An excerpt of an interview from the news website Guancha (in Chinese) by Lu Feng (路风), a political economist and professor at Peking University's School of Government.
Lu’s main arguments:
The scope of the Washington’s tech crackdown has always been constrained by the reliance of US companies on the Chinese market. Lu recommends further weaponising Chinese demand.
Beijing must stop pursuing individual technological targets and should come up with a comprehensive strategy aimed at developing an “independent industrial base” for semiconductors.
Chinese companies are already present in almost every part of the semiconductor supply chain. The key for China today is to help foster strong supply and demand links between these companies.
Beijing should set up a body similar to the Mao era’s Central Special Committee [中央专委] that would directly oversee the development of this industrial base.
China must pursue “fully independent manufacturing” by first de-Americanising its chip supply chain and ultimately replacing almost all foreign made equipment and materials with domestically made ones. Decoupling is bad for everyone, but needs must.
China should focus less on developing advanced chips and more on building up a domestic industrial chain capable of producing mature chips (≥28nm).

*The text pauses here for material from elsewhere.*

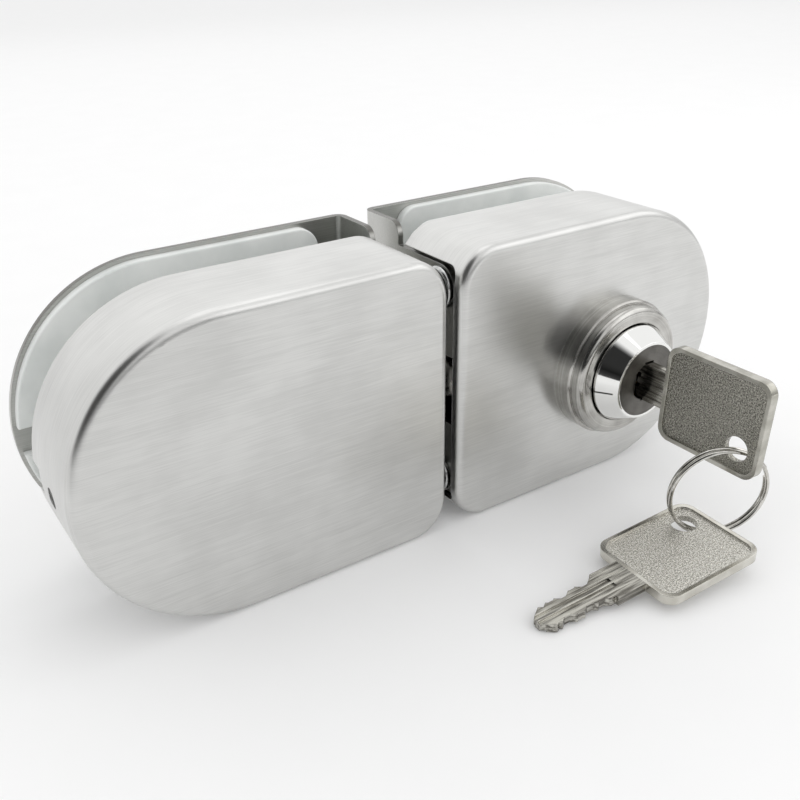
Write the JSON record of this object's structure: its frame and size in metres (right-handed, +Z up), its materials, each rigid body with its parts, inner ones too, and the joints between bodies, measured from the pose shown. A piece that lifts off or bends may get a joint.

China’s goal should be to become the world’s main supplier of mature chips and ultimately use this dominance as a weapon against the US and others (if and when necessary).
Beijing should impose sanctions on any company that complies with the US’s export controls. For example, by banning the sale of NVIDIA’s mature chips and of ASML’s less advanced lithography equipment to China.
Lu is adamant that China should implement strong countermeasures in response to the US’s current crackdown. Backing down will only make matters worse, he says.